Pas de microphone. Pas de haut parleur. Pas de sonorisation. Pas de Larsen. Chaque instrument a son son naturel. Ca sonne mat avec le sol et les murs en pierre du XVIIe siècle. " Night and Day " un standard de Cole Porter. Donald Kontomanou est aux baguettes. La musique chante d'elle-même, sans paroles. Solo de contrebasse. Batteur aux balais. Quelques spectateurs sont partis à la pause mais ceux qui restent sont toujours aussi attentifs.

" Aung San Suu Kyi " ( Wayne Shorter). Un hommage à la femme politique birmane qui a sa part d'ombre et de lumière et qui est, pour l'instant, dans l'ombre. Wayne Shorter a eu 88 ans le 25 août 2021. Cela se célèbre. Un air léger, bondissant, aux couleurs orientales. Batteur aux maillets.

" Firm Roots " (Cedar Walton). Un morceau aux racines solides en effet. Batteur aux baguettes. Ca pulse bien. Solo de contrebasse toujours bien ponctué par la pianiste et le batteur aux balais.

" Révolutions " tiré de l'album ' " de Leila Olivesi, célébré sur ce blog. Cf vidéo sous cet article. Solo de piano pour commencer. Le trio démarre avec le batteur aux baguettes. Solo de contrebasse. Donald tapote ses tambours à mains nues. Une chaleur répond à l'autre. La pianiste ponctue. En ce lieu, se tenait du temps de Boris Vian mais à la cave alors que le Café Laurent se trouve au rez-de-chaussée de l'hôtel d'Aubusson.

" In a sentimental mood " (Duke Ellington). Solo de piano en intro bien entendu. Le trio enchaîne avec le batteur aux balais, tout aussi logiquement. Ca masse bien le cerveau. Passage aux baguettes puis retour aux balais. Le shaker du barman accompagne bien le final.

" African Song " (Leila Olivesi). Pianiste, contrebassiste, batteur aux baguettes se succèdent. Solo de contrebasse ponctué aux baguettes pour une fois. Jolie marche énergique en piano solo.

" Winter Flower " écrit par Leila Olivesi pour fêter la naissance de sa fille un 24 décembre. Une ballade. Batteur aux maillets. Ballade pleine de l'amour et de la tendresse d'une mère pour sa fille. Les tambours de la batterie vibrent à l'unisson avec le piano. Fin en piano solo.

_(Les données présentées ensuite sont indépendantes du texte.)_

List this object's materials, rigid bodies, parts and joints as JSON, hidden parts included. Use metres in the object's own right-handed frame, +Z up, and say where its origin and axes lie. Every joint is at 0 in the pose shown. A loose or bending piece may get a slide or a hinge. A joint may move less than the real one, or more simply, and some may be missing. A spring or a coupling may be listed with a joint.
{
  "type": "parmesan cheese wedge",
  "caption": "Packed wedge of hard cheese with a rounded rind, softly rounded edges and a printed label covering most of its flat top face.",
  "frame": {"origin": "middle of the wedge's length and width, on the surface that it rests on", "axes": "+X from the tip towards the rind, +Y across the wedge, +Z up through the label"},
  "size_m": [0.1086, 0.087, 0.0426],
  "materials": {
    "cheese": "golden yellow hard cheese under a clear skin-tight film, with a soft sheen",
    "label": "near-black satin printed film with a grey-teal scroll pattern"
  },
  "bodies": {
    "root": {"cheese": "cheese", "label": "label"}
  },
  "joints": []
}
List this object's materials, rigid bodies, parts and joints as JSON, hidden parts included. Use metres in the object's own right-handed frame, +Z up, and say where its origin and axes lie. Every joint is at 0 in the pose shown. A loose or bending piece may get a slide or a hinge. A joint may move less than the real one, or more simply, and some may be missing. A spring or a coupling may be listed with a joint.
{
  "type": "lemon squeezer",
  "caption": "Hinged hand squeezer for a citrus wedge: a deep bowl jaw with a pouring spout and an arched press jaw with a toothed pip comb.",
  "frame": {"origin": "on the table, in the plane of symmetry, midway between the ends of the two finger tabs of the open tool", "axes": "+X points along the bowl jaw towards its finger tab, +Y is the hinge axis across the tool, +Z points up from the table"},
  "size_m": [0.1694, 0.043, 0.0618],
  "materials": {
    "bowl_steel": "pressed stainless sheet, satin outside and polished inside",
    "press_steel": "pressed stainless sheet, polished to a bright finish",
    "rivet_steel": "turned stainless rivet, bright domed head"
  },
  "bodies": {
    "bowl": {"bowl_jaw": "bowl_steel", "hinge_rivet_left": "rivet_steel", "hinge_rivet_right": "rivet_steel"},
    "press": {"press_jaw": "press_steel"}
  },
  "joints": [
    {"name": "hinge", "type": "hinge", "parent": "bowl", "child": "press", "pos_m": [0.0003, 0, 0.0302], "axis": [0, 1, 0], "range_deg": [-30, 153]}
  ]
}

Let's go back to Duke Ellington annonce Leila Olivesi. En fait, " Take the A train " est une composition de Billy Strayhorn, devenue l'indicatif du grand orchestre de Duke Ellington. Même les Rolling Stones l'utilisèrent pour ouvrir leurs concerts. Sûrement à la demande de leur batteur Charlie Watts, un fou de Jazz, récemment décédé.

Pour finir, " Moanin " d' Art Blakey & The Jazz Messengers. Une autre composition du pianiste Bobby Timmons. Leila Olivesi implique le public et sépare la salle en 2 pour chanter " Oh Lord " en réponse à la phrase du piano selon le vieux principe des musiques traditionnelles du " Call and Answer " ( " Chjam'è rispondi " dans le chant corse, antiphonie dans la musique dite classique, Coro Pregon dans la musique cubaine, système utilisé aussi dans la musique africaine, la Cumbia colombienne...). Après tout, il s'agit d'une sorte de Gospel. Quoiqu'impie et masqué, je chante aussi. Donald Kontomanou distribue les pains à la batterie en fidèle disciple d'Art Blakey.

Je suis déçu en bien, comme disent les Suisses, tant par le lieu que par le public. La musique est au niveau que j'attendais de tels musiciens.